Man, that back wall keeps getting more amazing! I wish the sun was out, so I could see what I was doing. When you take out the bottom of the back seat, do you have to take it off from the piece that goes into the truck. Like the literal piece that swivels the seat up and down, if that makes sense?
Its in four pieces. The back rest, the bench and the bench supports, which are attached to the truck floor and finally the structural support bar for the backrest. Yes you can take the bench out without removing the seat supports.
You take it out in this order:
1 Seatbelt tower and back rest
2.Bench seat
3.Structural back rest bar (as seen in the above photo)
4. Bench supports (attached to floor).
You take it out in this order:
1 Seatbelt tower and back rest
2.Bench seat
3.Structural back rest bar (as seen in the above photo)
4. Bench supports (attached to floor).
Its in four pieces. The back rest, the bench and the bench supports, which are attached to the truck floor and finally the structural support bar for the backrest. Yes you can take the bench out without removing the seat supports.
You take it out in this order:
1 Seatbelt tower and back rest
2.Bench seat
3.Structural back rest bar (as seen in the above photo)
4. Bench supports (attached to floor).
You take it out in this order:
1 Seatbelt tower and back rest
2.Bench seat
3.Structural back rest bar (as seen in the above photo)
4. Bench supports (attached to floor).
So, I can't take the bottom off without the top off first? What a PITA
I do believe you can take the bench seats out without removing anything else. The bench seats are not mounted to anything that must be removed first. I was just giving you the logical order of removal for all of it.
Someone correct me if I am wrong.
Oh I thought you wanted to take it all out....ummm now I see your question. Let me think...
I do believe you can take the bench seats out without removing anything else. The bench seats are not mounted to anything that must be removed first. I was just giving you the logical order of removal for all of it.
Someone correct me if I am wrong.
I do believe you can take the bench seats out without removing anything else. The bench seats are not mounted to anything that must be removed first. I was just giving you the logical order of removal for all of it.
Someone correct me if I am wrong.
It is worth a try! It has been a while since I did it...and many tasks later. I cannot remember for certain.
I'll just undo every bolt I see, and see what gives. The backrest isn't connected to anything but that bar correct?
Well you have to take the seatbelt tower off first, the release the clips and the seat comes off by swinging the bottom outward and then up. The top of the back rest is connected to the rear wall with a couple of clamps. But they are just hook style...so when you slide the seat up, they pose no issue.
Last edited by ARCuhTEK; Mar 28, 2009 at 11:04 PM.
Well thank you. But the wires did not turn out according to my plan or vision. As you can see, I have overlapping power and audio cables. I have about 3/4" of space behind the amp board where the power wire (and ground) was supposed to run, but I forgot that the 1/0 ga. will not make tight turns, so drilling a hole through the MDF board just below my distribution blocks, and turning through the hole and then into the block, just would not work. I am not happy with that result, but I am not sure I have any choice. I am purchasing some shorter RCA cables so mine dont have to sit there all wound up near the red power wire!!

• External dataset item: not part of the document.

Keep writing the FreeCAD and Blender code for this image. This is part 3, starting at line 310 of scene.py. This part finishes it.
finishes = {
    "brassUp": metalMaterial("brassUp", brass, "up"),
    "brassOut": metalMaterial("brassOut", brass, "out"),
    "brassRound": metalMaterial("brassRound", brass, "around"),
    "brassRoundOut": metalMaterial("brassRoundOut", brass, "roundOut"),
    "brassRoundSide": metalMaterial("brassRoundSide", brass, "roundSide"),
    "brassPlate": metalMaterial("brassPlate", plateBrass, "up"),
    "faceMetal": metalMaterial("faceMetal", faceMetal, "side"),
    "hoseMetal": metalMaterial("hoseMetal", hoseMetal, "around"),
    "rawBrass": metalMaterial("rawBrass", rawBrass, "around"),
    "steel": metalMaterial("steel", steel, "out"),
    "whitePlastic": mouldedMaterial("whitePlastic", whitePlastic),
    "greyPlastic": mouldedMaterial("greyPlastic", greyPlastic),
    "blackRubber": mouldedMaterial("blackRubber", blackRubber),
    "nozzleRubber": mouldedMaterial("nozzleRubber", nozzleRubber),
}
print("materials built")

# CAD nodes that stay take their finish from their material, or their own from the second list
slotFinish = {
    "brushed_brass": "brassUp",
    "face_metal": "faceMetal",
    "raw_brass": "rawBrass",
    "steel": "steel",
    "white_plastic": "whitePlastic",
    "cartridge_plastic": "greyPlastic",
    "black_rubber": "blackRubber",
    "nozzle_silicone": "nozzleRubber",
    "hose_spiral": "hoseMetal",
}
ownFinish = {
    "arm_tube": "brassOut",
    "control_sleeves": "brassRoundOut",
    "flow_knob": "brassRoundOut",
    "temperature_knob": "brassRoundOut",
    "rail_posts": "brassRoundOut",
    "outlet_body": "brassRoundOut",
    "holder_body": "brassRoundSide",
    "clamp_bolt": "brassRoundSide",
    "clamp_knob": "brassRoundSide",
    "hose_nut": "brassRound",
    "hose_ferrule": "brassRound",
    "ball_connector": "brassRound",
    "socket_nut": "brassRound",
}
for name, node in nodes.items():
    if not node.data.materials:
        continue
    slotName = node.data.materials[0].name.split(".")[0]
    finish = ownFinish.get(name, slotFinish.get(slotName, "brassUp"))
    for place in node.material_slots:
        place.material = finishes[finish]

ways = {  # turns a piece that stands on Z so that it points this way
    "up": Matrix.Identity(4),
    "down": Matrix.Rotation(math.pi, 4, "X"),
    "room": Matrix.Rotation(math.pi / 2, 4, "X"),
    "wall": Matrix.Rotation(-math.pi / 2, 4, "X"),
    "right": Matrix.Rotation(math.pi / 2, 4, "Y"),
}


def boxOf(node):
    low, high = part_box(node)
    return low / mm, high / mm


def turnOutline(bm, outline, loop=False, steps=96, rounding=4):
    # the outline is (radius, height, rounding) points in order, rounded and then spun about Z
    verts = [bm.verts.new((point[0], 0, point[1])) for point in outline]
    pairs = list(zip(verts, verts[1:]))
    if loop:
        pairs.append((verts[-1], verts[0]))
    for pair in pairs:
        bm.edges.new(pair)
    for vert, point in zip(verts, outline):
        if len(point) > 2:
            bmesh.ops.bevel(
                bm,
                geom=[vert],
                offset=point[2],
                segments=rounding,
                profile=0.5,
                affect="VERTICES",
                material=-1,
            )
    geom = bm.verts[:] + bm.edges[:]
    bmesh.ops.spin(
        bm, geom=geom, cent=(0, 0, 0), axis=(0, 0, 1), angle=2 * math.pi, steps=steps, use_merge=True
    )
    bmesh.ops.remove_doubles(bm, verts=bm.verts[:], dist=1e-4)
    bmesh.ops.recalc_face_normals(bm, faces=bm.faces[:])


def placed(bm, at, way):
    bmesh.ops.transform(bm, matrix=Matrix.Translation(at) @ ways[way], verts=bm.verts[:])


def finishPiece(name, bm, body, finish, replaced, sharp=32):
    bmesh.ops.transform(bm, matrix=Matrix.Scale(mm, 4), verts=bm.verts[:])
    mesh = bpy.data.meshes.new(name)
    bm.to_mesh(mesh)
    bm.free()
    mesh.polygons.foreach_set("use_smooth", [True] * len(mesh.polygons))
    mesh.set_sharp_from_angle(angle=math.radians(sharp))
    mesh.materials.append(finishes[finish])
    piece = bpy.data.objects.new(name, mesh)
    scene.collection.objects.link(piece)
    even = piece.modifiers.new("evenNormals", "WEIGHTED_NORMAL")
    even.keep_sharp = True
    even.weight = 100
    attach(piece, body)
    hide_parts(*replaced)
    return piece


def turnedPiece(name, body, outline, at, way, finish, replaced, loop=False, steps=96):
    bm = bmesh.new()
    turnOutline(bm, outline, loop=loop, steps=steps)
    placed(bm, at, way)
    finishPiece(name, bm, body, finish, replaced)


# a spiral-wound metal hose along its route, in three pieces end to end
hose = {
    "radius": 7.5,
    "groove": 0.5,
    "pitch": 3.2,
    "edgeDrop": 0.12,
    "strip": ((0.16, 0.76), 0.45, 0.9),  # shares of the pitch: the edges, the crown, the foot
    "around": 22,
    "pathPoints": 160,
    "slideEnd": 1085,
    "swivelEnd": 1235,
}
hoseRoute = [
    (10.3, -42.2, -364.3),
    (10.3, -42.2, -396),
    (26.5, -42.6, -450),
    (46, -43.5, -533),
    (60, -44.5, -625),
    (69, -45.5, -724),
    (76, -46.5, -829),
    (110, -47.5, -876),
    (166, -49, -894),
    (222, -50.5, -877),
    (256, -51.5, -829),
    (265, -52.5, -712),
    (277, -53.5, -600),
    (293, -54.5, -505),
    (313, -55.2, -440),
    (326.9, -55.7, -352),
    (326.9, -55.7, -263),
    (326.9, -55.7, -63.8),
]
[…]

Thanks for the compliments.
Thanks for the compliments.
Well you have to take the seatbelt tower off first, the release the clips and the seat comes off by swinging the bottom outward and then up. The top of the back rest is connected to the rear wall with a couple of clamps. But they are just hook style...so when you slide the seat up, they pose no issue.

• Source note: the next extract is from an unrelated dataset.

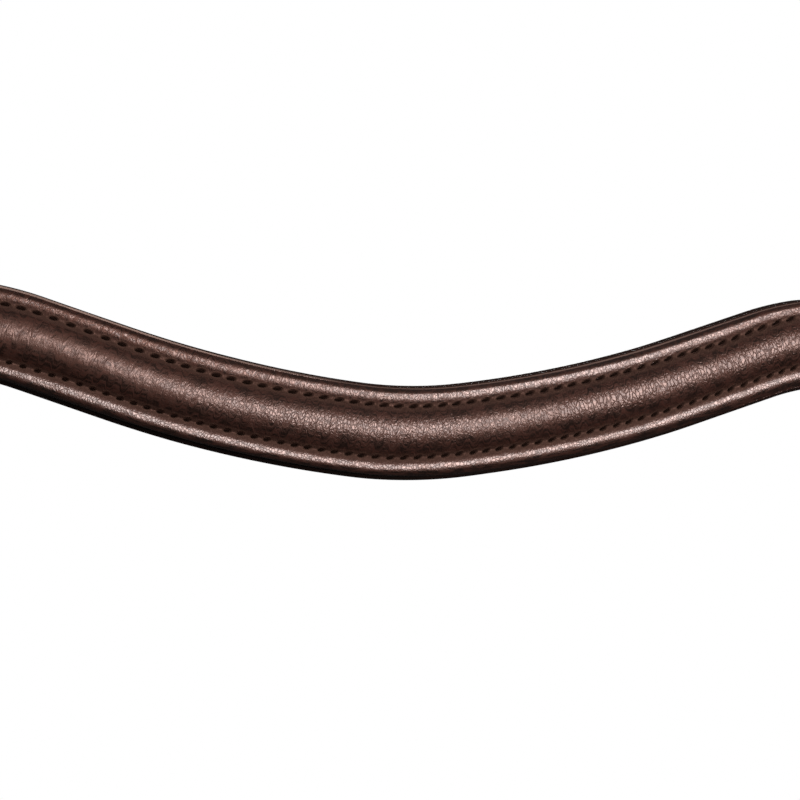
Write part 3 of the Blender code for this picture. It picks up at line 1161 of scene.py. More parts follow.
@dataclass
class PaddedFace:
    """The face leather with its stitch channels, and the fillers that raise its roll and borders."""

    band: Band
    roll_rise: float = 0.0040
    roll_end_rise: float = 0.0004
    roll_flatness: float = 0.03
    roll_overhang: float = 0.0003
    roll_squareness: int = 8
    roll_wander: Table = ((-0.10, 0.0), (-0.065, -0.00035), (-0.02, -0.0001), (0.02, 0.0))
    # where each border's highest line lies, as a share of the way from its channel to its edge
    crown_share: dict[Row, Table] = field(default_factory=lambda: {
        Row.UPPER: (
            (-0.09, 0.41), (-0.05, 0.40), (-0.01, 0.455), (0.03, 0.485), (0.07, 0.445), (0.10, 0.495)
        ),
        Row.LOWER: (
            (-0.09, 0.56), (-0.05, 0.59), (-0.01, 0.585), (0.03, 0.495), (0.06, 0.51), (0.10, 0.43)
        ),
    })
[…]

Im using two infinity amps, the 475a for my speakers and either a 1300 or 1600 for my sub (when the time comes). what sucks is that I want to mount both amps on the back wall in the little fold down doors that the 01-03 screws have. maybe do a little custom amp rack of some kind...I dunno. Anyway, there are blue LED's that light up on the top of the amps, so what im going to do is pull the top casing off, cut the wires an extend them so that i can flip the amp around so that both amps have their power inputs facing the inside of the truck and the RCA's and gains facing the outside of the truck. I think its going to make for a much cleaner look when I have to run wires...What I really want to do is make a custom rack so that all wires are hidden, maybe with some glass over the amps with a frosted logo on it or something cool. I kind of what to be able to show it off so that people can see that us big box boys have some skills too.

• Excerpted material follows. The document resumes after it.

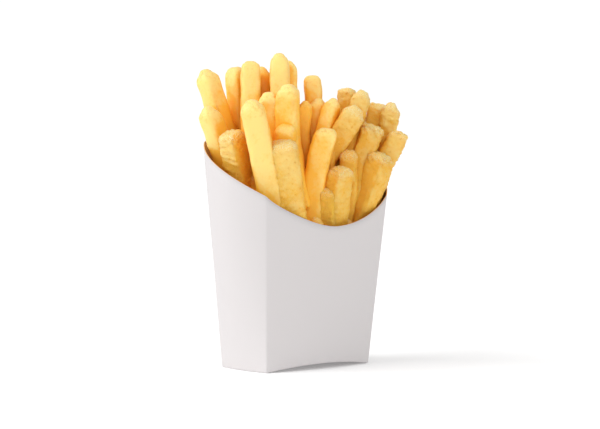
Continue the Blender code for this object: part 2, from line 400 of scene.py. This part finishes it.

I know what you mean. My original vision was flush amps, custom covered, with glass over the amps and maybe some logos. Then I realized it was not possible, and combine that with the fact that no one will ever see it...I just decided to do what I could.
I just wanted to throw this out there. The service manual made reference to avoid driving the truck without the rear seat bolts in place. I presume the bolts are part of the cab mounting system.